=== GIVEN DATA ===
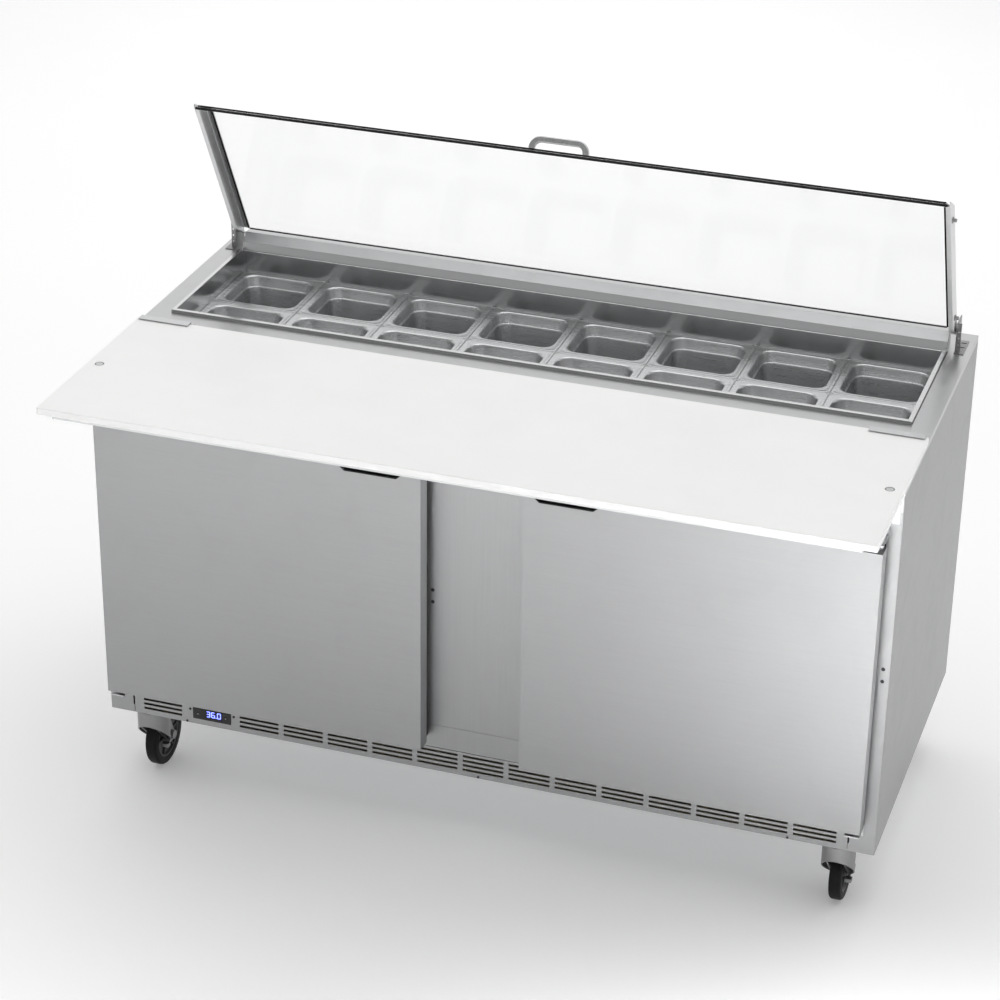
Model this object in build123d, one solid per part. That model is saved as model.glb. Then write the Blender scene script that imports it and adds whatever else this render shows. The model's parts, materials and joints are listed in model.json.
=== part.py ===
"""Refrigerated sandwich prep table on casters.

A 60 inch stainless cabinet with two doors, a food well holding sixteen
sixth-size pans, a clear hinged lid over the well and a cutting board that
overhangs the front.

Frame: millimetres, +X to the operator's right, +Y to the rear, +Z up. The
origin is on the floor below the middle of the table's footprint.
"""
import os
from math import atan2, cos, sin, tan

from build123d import *

# ---------------------------------------------------------------- cabinet
HALF_WIDTH = 762.0
FRAME_Y = -232.0            # front face of the door frame
REAR_Y = 460.0
CABINET_Z = 152.4           # underside of the cabinet, on 6 inch casters
DECK_Z = 898.1
SHEET = 1.2
INNER_HALF = HALF_WIDTH - SHEET
SIDE_TOP_Z = 886.0
BACK_INNER_Y = REAR_Y - SHEET
NOSE_Z = 855.0              # lower edge of the deck's front skirt
LEDGE_Z = 893.2             # front part of the deck, under the cutting board
DECK_STEP_Y = -26.0
DECK_CUT_HALF = 720.6       # opening in the deck for the food well
DECK_CUT_Y = (27.4, 367.0)
MACHINE_COVER_Y = 450.0     # the lower rear cover is set in from the back
MACHINE_COVER_TOP_Z = 368.0
LOUVRE_COLUMNS = tuple(85.0 + 170.0 * k for k in range(-4, 4))
LOUVRE_ROWS = tuple(200.0 + 16.0 * k for k in range(9))
LOUVRE_HALF = 60.0
LOUVRE_HEIGHT = 6.0
INLET_X = 640.0             # power inlet in the machine cover
INLET_Z = 180.0
INLET_HOLE_R = 8.0
BASE_GAUGE = 2.0
CUT = 5.0                   # how far a cutting shape stands clear of the sheet it cuts

# ---------------------------------------------------------------- front frame
FRAME_BOTTOM_Z = CABINET_Z + 52.0
MULLION_HALF = 120.0
OPENING_HALF = 718.0
OPENING_BOTTOM_Z = CABINET_Z + 92.0
OPENING_TOP_Z = 776.0
FRAME_RETURN = 30.0
POST_INNER = 712.0
MULLION_SEAM_HALF = 96.0    # joint line in the mullion's cover
MULLION_SEAM_Z = CABINET_Z + 101.0
POST_SLOT_X = (POST_INNER - 1.0, POST_INNER + 2.4)
POST_SLOT_Z = (CABINET_Z + 17.0, CABINET_Z + 38.0)
PLUG_RADIUS = 3.0
PLUG_X = (-749.8, -91.7, 91.7, 749.8)
PLUG_Z = (CABINET_Z + 366.2, CABINET_Z + 391.1)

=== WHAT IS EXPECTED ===
Nothing should be left out: repeat all of the data exactly.

=== TASK ANSWER ===
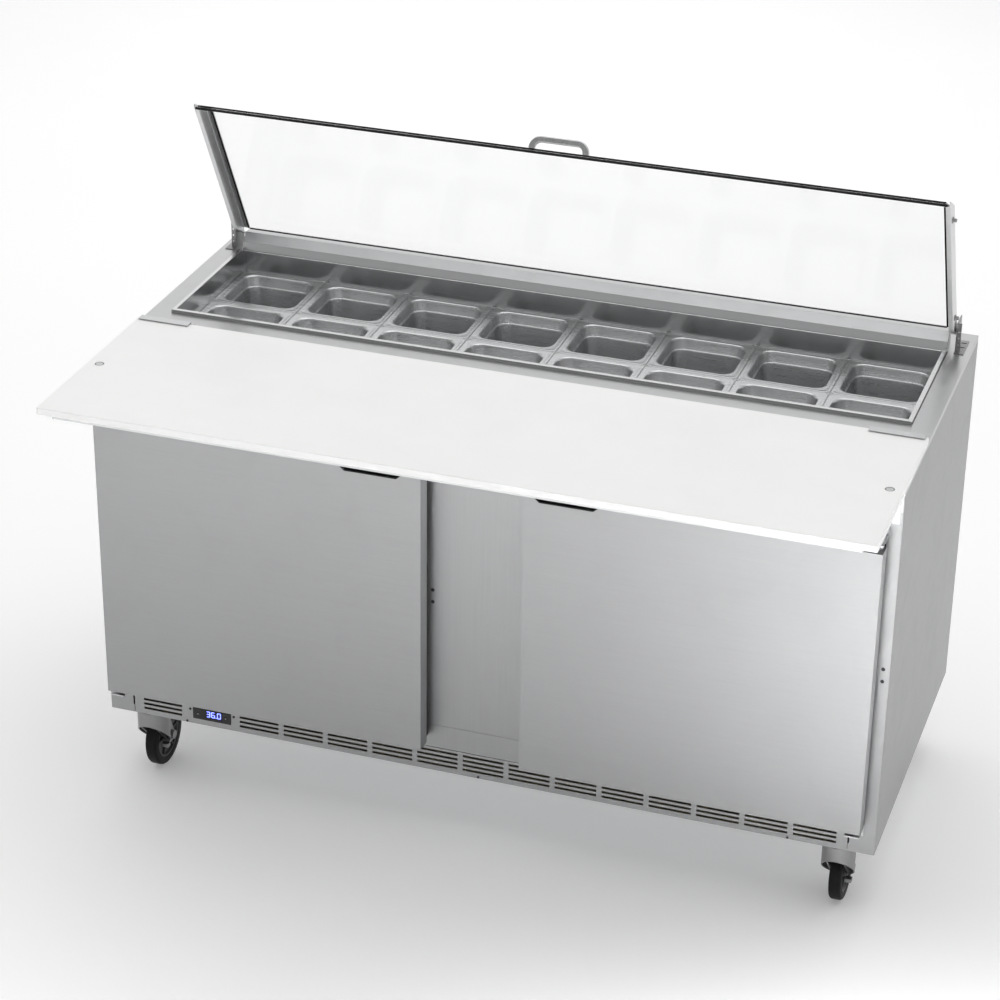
Model this object in build123d, one solid per part. That model is saved as model.glb. Then write the Blender scene script that imports it and adds whatever else this render shows. The model's parts, materials and joints are listed in model.json.
=== part.py ===
"""Refrigerated sandwich prep table on casters.

A 60 inch stainless cabinet with two doors, a food well holding sixteen
sixth-size pans, a clear hinged lid over the well and a cutting board that
overhangs the front.

Frame: millimetres, +X to the operator's right, +Y to the rear, +Z up. The
origin is on the floor below the middle of the table's footprint.
"""
import os
from math import atan2, cos, sin, tan

from build123d import *

# ---------------------------------------------------------------- cabinet
HALF_WIDTH = 762.0
FRAME_Y = -232.0            # front face of the door frame
REAR_Y = 460.0
CABINET_Z = 152.4           # underside of the cabinet, on 6 inch casters
DECK_Z = 898.1
SHEET = 1.2
INNER_HALF = HALF_WIDTH - SHEET
SIDE_TOP_Z = 886.0
BACK_INNER_Y = REAR_Y - SHEET
NOSE_Z = 855.0              # lower edge of the deck's front skirt
LEDGE_Z = 893.2             # front part of the deck, under the cutting board
DECK_STEP_Y = -26.0
DECK_CUT_HALF = 720.6       # opening in the deck for the food well
DECK_CUT_Y = (27.4, 367.0)
MACHINE_COVER_Y = 450.0     # the lower rear cover is set in from the back
MACHINE_COVER_TOP_Z = 368.0
LOUVRE_COLUMNS = tuple(85.0 + 170.0 * k for k in range(-4, 4))
LOUVRE_ROWS = tuple(200.0 + 16.0 * k for k in range(9))
LOUVRE_HALF = 60.0
LOUVRE_HEIGHT = 6.0
INLET_X = 640.0             # power inlet in the machine cover
INLET_Z = 180.0
INLET_HOLE_R = 8.0
BASE_GAUGE = 2.0
CUT = 5.0                   # how far a cutting shape stands clear of the sheet it cuts

# ---------------------------------------------------------------- front frame
FRAME_BOTTOM_Z = CABINET_Z + 52.0
MULLION_HALF = 120.0
OPENING_HALF = 718.0
OPENING_BOTTOM_Z = CABINET_Z + 92.0
OPENING_TOP_Z = 776.0
FRAME_RETURN = 30.0
POST_INNER = 712.0
MULLION_SEAM_HALF = 96.0    # joint line in the mullion's cover
MULLION_SEAM_Z = CABINET_Z + 101.0
POST_SLOT_X = (POST_INNER - 1.0, POST_INNER + 2.4)
POST_SLOT_Z = (CABINET_Z + 17.0, CABINET_Z + 38.0)
PLUG_RADIUS = 3.0
PLUG_X = (-749.8, -91.7, 91.7, 749.8)
PLUG_Z = (CABINET_Z + 366.2, CABINET_Z + 391.1)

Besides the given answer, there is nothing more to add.